▶ _Short exercise_: Reproduce the material in full, unchanged.

▶ _Information provided_:
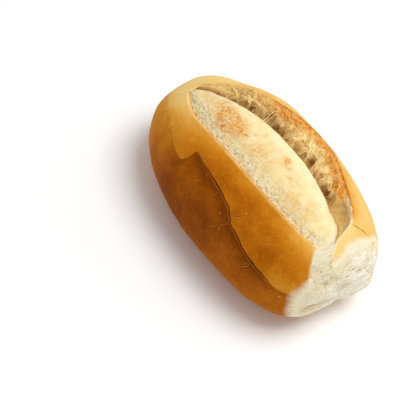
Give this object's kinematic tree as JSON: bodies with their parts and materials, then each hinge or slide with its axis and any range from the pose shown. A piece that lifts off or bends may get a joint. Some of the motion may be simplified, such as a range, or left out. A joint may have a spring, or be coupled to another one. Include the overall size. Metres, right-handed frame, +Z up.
{
  "type": "french bread roll",
  "caption": "Oval crusty bread roll with a flat base, one long slash burst open under a raised ear, and pale torn ends.",
  "frame": {"origin": "middle of the flat base, at the centre of the roll's length and width", "axes": "+X along the roll towards the broad torn end, +Y towards the raised ear of the slash, +Z up"},
  "size_m": [0.1291, 0.0771, 0.0565],
  "materials": {
    "crust": "baked crust, semi-matte, browned from golden to deep brown"
  },
  "bodies": {
    "root": {"bread_roll": "crust"}
  },
  "joints": []
}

▶ _Exercise result_:
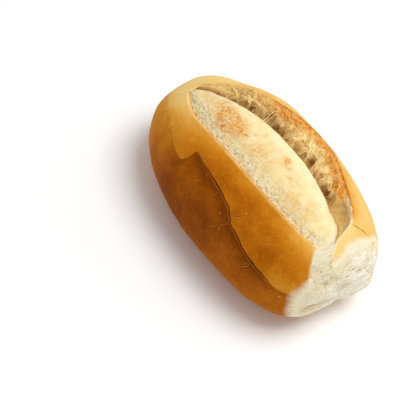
Give this object's kinematic tree as JSON: bodies with their parts and materials, then each hinge or slide with its axis and any range from the pose shown. A piece that lifts off or bends may get a joint. Some of the motion may be simplified, such as a range, or left out. A joint may have a spring, or be coupled to another one. Include the overall size. Metres, right-handed frame, +Z up.
{
  "type": "french bread roll",
  "caption": "Oval crusty bread roll with a flat base, one long slash burst open under a raised ear, and pale torn ends.",
  "frame": {"origin": "middle of the flat base, at the centre of the roll's length and width", "axes": "+X along the roll towards the broad torn end, +Y towards the raised ear of the slash, +Z up"},
  "size_m": [0.1291, 0.0771, 0.0565],
  "materials": {
    "crust": "baked crust, semi-matte, browned from golden to deep brown"
  },
  "bodies": {
    "root": {"bread_roll": "crust"}
  },
  "joints": []
}